What to produce:
Please quote exactly the opening lines of the data, from the first line to the one where "bpy.context.scene.collection.objects.link(empty)" appears.

Dataset extract:
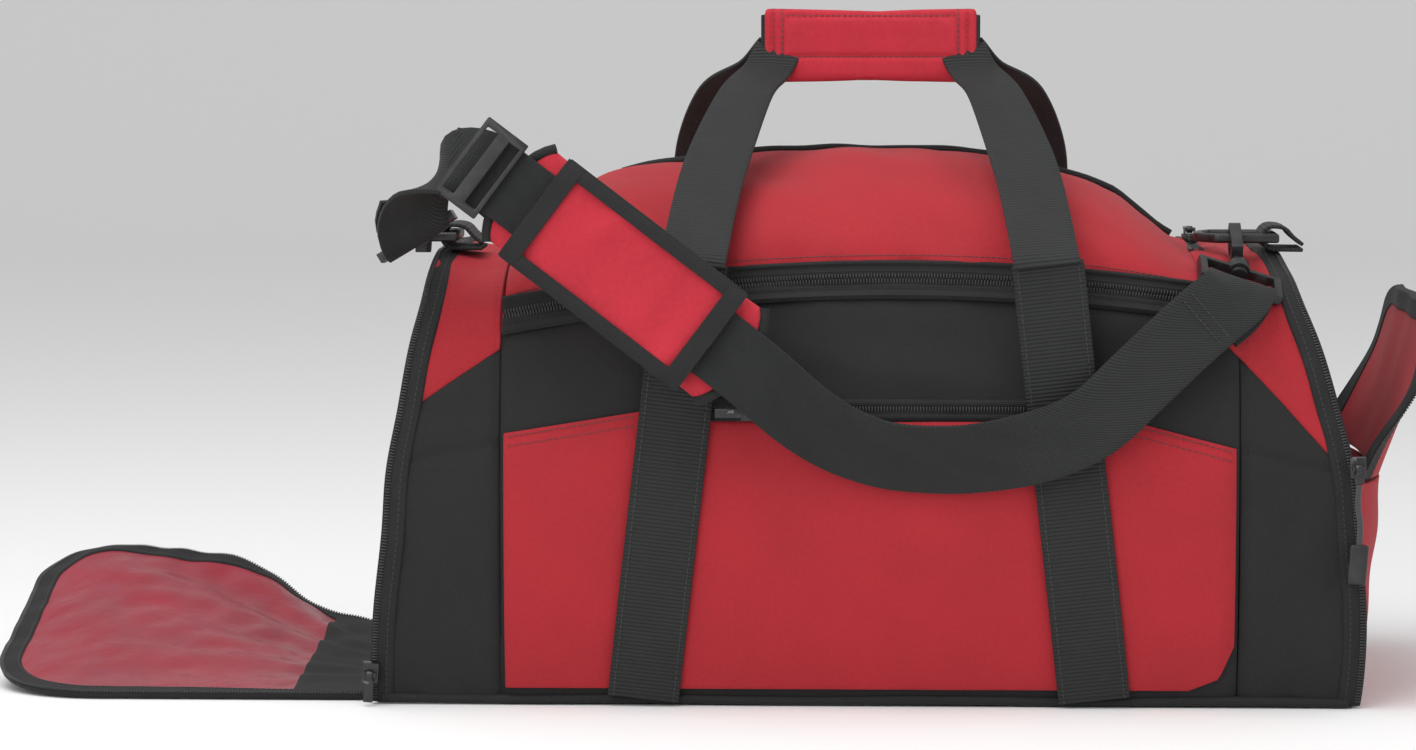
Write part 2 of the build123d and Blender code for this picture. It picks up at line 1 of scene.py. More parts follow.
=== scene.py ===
import bpy
import numpy as np
from math import cos, pi, radians, sin
from mathutils import Matrix, Vector


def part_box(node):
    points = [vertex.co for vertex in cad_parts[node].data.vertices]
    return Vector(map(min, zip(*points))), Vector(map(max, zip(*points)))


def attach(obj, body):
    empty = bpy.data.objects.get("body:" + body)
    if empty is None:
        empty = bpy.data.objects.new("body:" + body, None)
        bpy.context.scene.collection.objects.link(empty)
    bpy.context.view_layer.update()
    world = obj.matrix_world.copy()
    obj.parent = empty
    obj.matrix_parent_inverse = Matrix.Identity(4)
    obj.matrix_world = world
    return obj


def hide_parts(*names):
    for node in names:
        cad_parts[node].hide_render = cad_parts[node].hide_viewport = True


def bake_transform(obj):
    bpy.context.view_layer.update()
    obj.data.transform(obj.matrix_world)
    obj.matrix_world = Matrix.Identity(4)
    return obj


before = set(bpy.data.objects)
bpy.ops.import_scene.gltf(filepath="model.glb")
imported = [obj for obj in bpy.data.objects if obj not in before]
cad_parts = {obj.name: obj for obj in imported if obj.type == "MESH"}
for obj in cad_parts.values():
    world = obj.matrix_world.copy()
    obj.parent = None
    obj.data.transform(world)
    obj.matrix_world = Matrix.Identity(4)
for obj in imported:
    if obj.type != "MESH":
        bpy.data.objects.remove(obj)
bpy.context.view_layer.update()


# ---------------------------------------------------------------- camera
# A long lens in front of the bag, just above the top of the grips, looking a little down.

LENS_MM = 123.6
CAMERA_AT = (0.0042, -2.6984, 0.392)
CAMERA_DOWN = 4.78
CAMERA_TURN = 2.0

camera_data = bpy.data.cameras.new("camera")
camera = bpy.data.objects.new("camera", camera_data)
bpy.context.scene.collection.objects.link(camera)
camera_data.lens = LENS_MM
camera_data.sensor_width = 36.0
camera.location = CAMERA_AT
camera.rotation_euler = (radians(90 - CAMERA_DOWN), 0, radians(CAMERA_TURN))
bpy.context.scene.camera = camera


# ---------------------------------------------------------------- pull cord of the right end pocket
# A short braided polyester cord, knotted into the zip's pull and crimped into a moulded plastic
# end, so that a gloved hand can find it.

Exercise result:
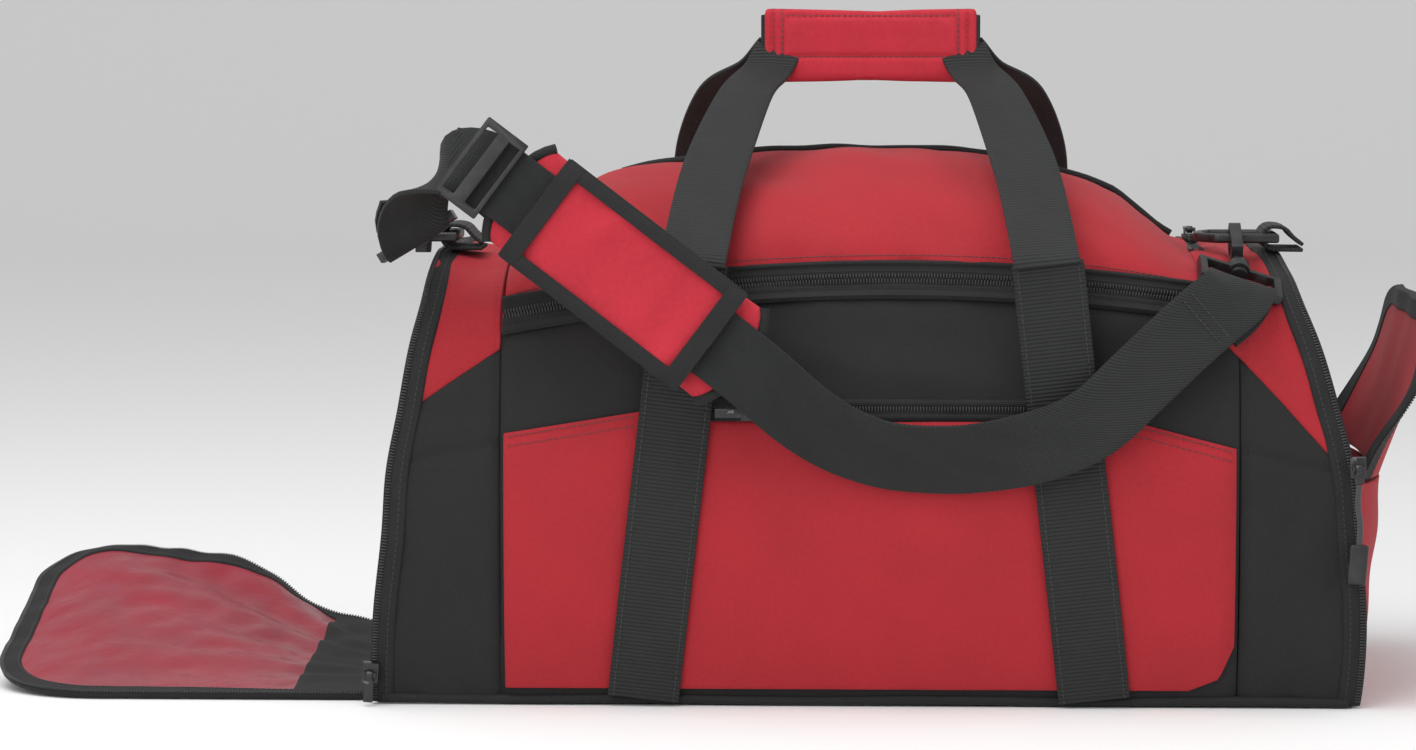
Write part 2 of the build123d and Blender code for this picture. It picks up at line 1 of scene.py. More parts follow.
=== scene.py ===
import bpy
import numpy as np
from math import cos, pi, radians, sin
from mathutils import Matrix, Vector


def part_box(node):
    points = [vertex.co for vertex in cad_parts[node].data.vertices]
    return Vector(map(min, zip(*points))), Vector(map(max, zip(*points)))


def attach(obj, body):
    empty = bpy.data.objects.get("body:" + body)
    if empty is None:
        empty = bpy.data.objects.new("body:" + body, None)
        bpy.context.scene.collection.objects.link(empty)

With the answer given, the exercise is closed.